Since I started the Pickens Plan in the summer of 2008, I have reminded Americans that every President since Richard Nixon has promised to lead our country to energy independence and no one has made good on that pledge. As it happens, it was 40 years ago today, November 7, 1973, that President Nixon first called for action on an energy plan called Project Independence.
The proximate event for the speech was the OPEC oil embargo. OPEC, especially the Middle East members, wanted to influence American foreign policy with regard to Israel and used oil as the lever.
When the OPEC embargo hit, Americans began to recognize how vulnerable our dependence on foreign oil had made us. For the first time Americans understood our economy – and their ability to have easy access to gasoline – existed at the whim of countries that didn’t like us very much, and didn’t have any guilt about manipulating the American economy. For OPEC, it was all enjoyable.
In the midst of that, President Nixon said:
Let us set as our national goal, in the spirit of Apollo, with the determination of the Manhattan Project, that by the end of this decade we will have developed the potential to meet our own energy needs without depending on any foreign energy sources.”
We landed men on the moon – and brought them back safely to Earth; we ended World War II with two blasts of atomic weapons; but 40 years later we are twice as dependent on foreign oil as we were when Nixon gave that speech.

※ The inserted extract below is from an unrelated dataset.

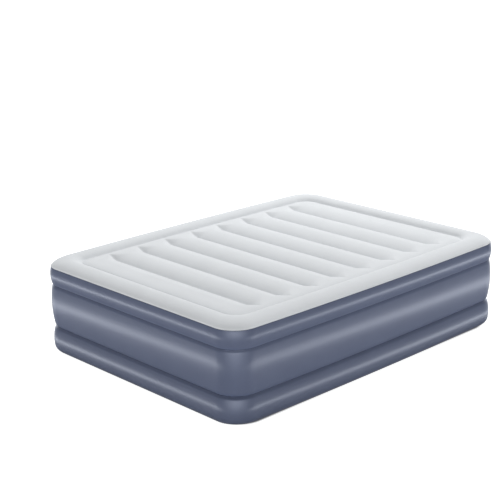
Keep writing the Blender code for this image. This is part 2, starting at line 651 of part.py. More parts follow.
def make_cord_bin():
    x, z = at(DOOR_AT)
    tray = prism("cord_bin", box_outline((x, z), BIN_SIZE), BIN_BACK_Y, BIN_FRONT_Y, "Y", DARK_ABS)
    room = box_outline((x, z), (BIN_SIZE[0] - 2 * BIN_WALL, BIN_SIZE[1] - 2 * BIN_WALL))
    floor = BIN_BACK_Y + BIN_WALL
    combine(tray, prism("bin_room", room, floor, BIN_FRONT_Y + PAST, "Y"), "DIFFERENCE")
    hole = circle(at(GLAND_AT), GLAND_NECK + 0.0004, 12)
    combine(tray, prism("bin_gland_hole", hole, BIN_BACK_Y - PAST, floor + PAST, "Y"), "DIFFERENCE")
    flange = floor + GAP
    head = flange + GLAND_HEAD
    lathe("cord_gland", [(GLAND_BORE, GLAND_BACK_Y), (GLAND_NECK, GLAND_BACK_Y), (GLAND_NECK, flange),
                         (GLAND_FLANGE, flange), (GLAND_FLANGE - 0.001, head), (GLAND_BORE, head)],
          at(GLAND_AT), "Y", RUBBER, 12)


def make_fan():
    x, z = at(MOTOR_AT)
    pivot = (x, ROTOR_Y, z)
    motor = prism("motor", circle((x, z), MOTOR_RADIUS, 16), *MOTOR_Y, "Y", STEEL)
    bore = prism("motor_bore", circle((x, z), MOTOR_BORE, 10), MOTOR_Y[0] - PAST, MOTOR_BORE_END_Y, "Y")
    combine(motor, bore, "DIFFERENCE")
    prism("motor_shaft", circle((x, z), ROTOR_SHAFT, 8), *ROTOR_SHAFT_Y, "Y", STEEL, pivot)
    back, front = FAN_Y
    fan = lathe("impeller", [(FAN_BORE, back), (FAN_RADIUS, back), (FAN_RADIUS, back + FAN_DISC),
                             (FAN_HUB, back + FAN_DISC), (FAN_HUB, front), (FAN_BORE, front)],
                (x, z), "Y", MID_ABS, 16, pivot)
    start, end = BLADE_RUN
    for k in range(BLADES):
        angle = 2 * math.pi * (k + 0.25) / BLADES
        c, s = math.cos(angle), math.sin(angle)
        corners = [(start, -BLADE_HALF), (end, -BLADE_HALF), (end, BLADE_HALF), (start, BLADE_HALF)]
        blade = [(x + a * c - b * s, z + a * s + b * c) for a, b in corners]
        combine(fan, prism(f"blade_{k}", blade, *BLADE_Y, "Y"), "UNION")
    rim, floor = CASING_WALL
    low, high = CASING_Y
    casing = lathe("fan_casing", [(CASING_INLET, low), (CASING_RADIUS, low), (CASING_RADIUS, high),
                                  (CASING_RADIUS - rim, high), (CASING_RADIUS - rim, low + floor),
                                  (CASING_INLET, low + floor)], (x, z), "Y", DARK_ABS, 20)
    outlet = prism("casing_outlet", box_outline((x - CASING_RADIUS, z), OUTLET_SIZE), *OUTLET_Y, "Y")
    combine(casing, outlet, "DIFFERENCE")


def make_outlet_valve():
    x, y = PUMP_X + VALVE_AT[0], VALVE_AT[1]
    base = PUMP_Z + TUB_SIZE[1] / 2 + GAP
    lathe("valve_seat", [(VALVE_BORE, base), (SEAT_RADIUS, base), (SEAT_RADIUS, base + SEAT_THICK),
                         (VALVE_BORE, base + SEAT_THICK)], (x, y), "Z", RUBBER, 16)
    disc = base + SEAT_THICK + GAP
    turned("outlet_valve", [(STEM_RADIUS, base - STEM_DROP), (STEM_RADIUS, disc), (POPPET_RADIUS, disc),
                            (POPPET_RADIUS, disc + POPPET_THICK)], (x, y), "Z", RUBBER, 16, (x, y, disc))
    inside, outside = CAGE_RADII
    top = base + CAGE_HEIGHT
    roof = top - CAGE_ROOF
    cage = lathe("valve_cage", [(inside, base), (outside, base), (outside, top), (CAGE_HOLE, top),
                                (CAGE_HOLE, roof), (inside, roof)], (x, y), "Z", DARK_ABS, 16)
    long_side, short_side = CAGE_WINDOW
    for k, size in enumerate(((long_side, short_side), (short_side, long_side))):
        window = prism(f"cage_window_{k}", box_outline((x, y), size), base + 0.005, top - 0.006, "Z")
        combine(cage, window, "DIFFERENCE")
    make_spring(x, y, disc + POPPET_THICK + GAP, roof - GAP)


def make_spring(x, y, low, high):
    """Open coil from low to high: a five-sided wire carried along a helix."""
    steps, sides = 10, 5
    count = SPRING_TURNS * steps + 1
    share = np.linspace(0, 1, count)
    angle = 2 * np.pi * SPRING_TURNS * share
    rise = low + SPRING_WIRE + (high - low - 2 * SPRING_WIRE) * share
    around = 2 * np.pi * np.arange(sides) / sides
    reach = SPRING_RADIUS + SPRING_WIRE * np.cos(around)[None, :]
    points = np.stack([x + reach * np.cos(angle)[:, None], y + reach * np.sin(angle)[:, None],
                       rise[:, None] + SPRING_WIRE * np.sin(around)[None, :]], axis=-1).reshape(-1, 3)
    faces = grid_faces(count, sides, wrap_columns=True)
    faces += [tuple(range(sides)), tuple(range(len(points) - 1, len(points) - 1 - sides, -1))]
    add_object("valve_spring", points, faces, STEEL)


def main():
    clear_scene()
    make_skin()
    make_inner_strips()
    make_bezel_and_gasket()
    make_face()
    make_housing()
    make_screws()
    make_selector()
    make_rocker()
    make_cord_lid()
    make_cord_bin()
    make_fan()
    make_outlet_valve()


main()
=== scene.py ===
# %% [markdown]
# # A raised air mattress
# This file dresses a packed mechanical model. The model brings every part at its real size, in metres,
# standing on the floor at the origin: X runs across the bed, Y towards the head end, Z up. Nothing here
# moves or resizes those parts. The inflated skins get finer surfaces of their own, and every part gets
# a material that says what it is made of.

# %% Load the frame
import json
import math

import bpy
import numpy as np
from mathutils import Euler, Matrix, Vector


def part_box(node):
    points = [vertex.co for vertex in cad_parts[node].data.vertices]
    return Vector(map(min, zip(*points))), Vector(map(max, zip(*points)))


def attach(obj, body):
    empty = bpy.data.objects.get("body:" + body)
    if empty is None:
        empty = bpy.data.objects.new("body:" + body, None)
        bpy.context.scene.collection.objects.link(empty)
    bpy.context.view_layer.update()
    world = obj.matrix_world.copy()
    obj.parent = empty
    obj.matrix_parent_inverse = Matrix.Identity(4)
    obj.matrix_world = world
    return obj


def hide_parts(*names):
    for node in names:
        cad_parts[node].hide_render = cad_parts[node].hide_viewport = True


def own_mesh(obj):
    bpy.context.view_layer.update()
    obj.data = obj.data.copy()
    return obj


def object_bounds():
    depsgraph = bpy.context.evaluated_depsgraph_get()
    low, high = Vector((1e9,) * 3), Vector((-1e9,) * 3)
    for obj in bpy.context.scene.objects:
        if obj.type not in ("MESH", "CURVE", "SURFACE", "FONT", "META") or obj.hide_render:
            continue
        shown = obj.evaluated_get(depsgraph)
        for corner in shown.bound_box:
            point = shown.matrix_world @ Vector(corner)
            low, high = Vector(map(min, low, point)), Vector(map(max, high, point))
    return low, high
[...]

Why? Because we never adopted a national energy policy. Instead we adopted a national military policy based principally on protecting the very oil – Middle Eastern OPEC oil – from which Nixon had pledged to release us. Instead of having an energy policy that emphasizes American resources we pay whatever OPEC demands to buy oil that we also pay to guard.
While we use the Fifth Fleet to protect all of the oil coming through the Strait of Hormuz, we only get a little over 10 percent of it. The rest goes to Europe and Asia, with the lion’s share going to China. Our petro-military policy has put us into a position where we pay all the cost of protecting oil bound for China. That’s a pretty good deal for OPEC and a great deal for China, but a terrible deal for America.
There is an old saying that the best way to boil a frog is to raise the temperature slowly. If you raise it too fast, the frog will jump out; but raise it slowly and the frog won’t be concerned until it’s too late. In the 40 years since the Nixon speech OPEC has raised the heat on us – the price of its oil – slowly enough so we haven’t noticed. Prior to the embargo the average price of gasoline was about 40 cents per gallon. When prices spiked to 50 cents per gallon during the embargo, the drain on our economy was immediate and obvious.
Today, as you are all too aware, the average price of a gallon of regular gasoline is over $3.20. That is far higher than the inflation-adjusted price of $2.58 that is the embargo-bloated price of 50 cents.
That’s only for the price of the gasoline. If we factor in the costs of the thousands of U.S. service members killed, the tens of thousands wounded and the more than $8 trillion (about half the national debt) spent in the Middle East from 1980 until today, the price we have paid to maintain our relationship with OPEC is obviously expensive, dangerous, and it isn’t working – we are paying much more per gallon of gas today than we did during the height of the embargo.
Fortunately America has the resources to answer this problem if the leadership to do something can be found:
-- With horizontal drilling and hydraulic fracturing we have gained access to huge amounts of domestic oil and natural gas. Let’s use it everywhere we can – power generation, transportation, manufacturing. Sure, let’s allow exports of domestic natural gas, but also demand our policymakers put a premium on creating domestic demand and improving our economy on the backs of our cheap energy, not other nations’ economies.
-- If we add Mexico and Canada into a North American Energy Alliance and build the Keystone XL pipeline, our need for Middle Eastern oil will be minimized – perhaps eliminated.
-- We should use the Strategic Petroleum Reserve (SPR) as a truly strategic resource and reduce our dependence on OPEC oil immediately while generating income to help pay for advancement of alternative sources of energy.
-- Reforming outdated and misguided state tax rules and regulations will help eliminate barriers to alternative transportation fuels and create competition in the fuel marketplace.
We have the resources to reach the goal set by Richard Nixon and the six Presidents who have followed him: An America freed from the costs of protecting oil we don’t need or want, by utilizing our own, domestic energy resources.
Everyone commits to the goal. We need leadership to commit to making it happen. And we need to hold them accountable.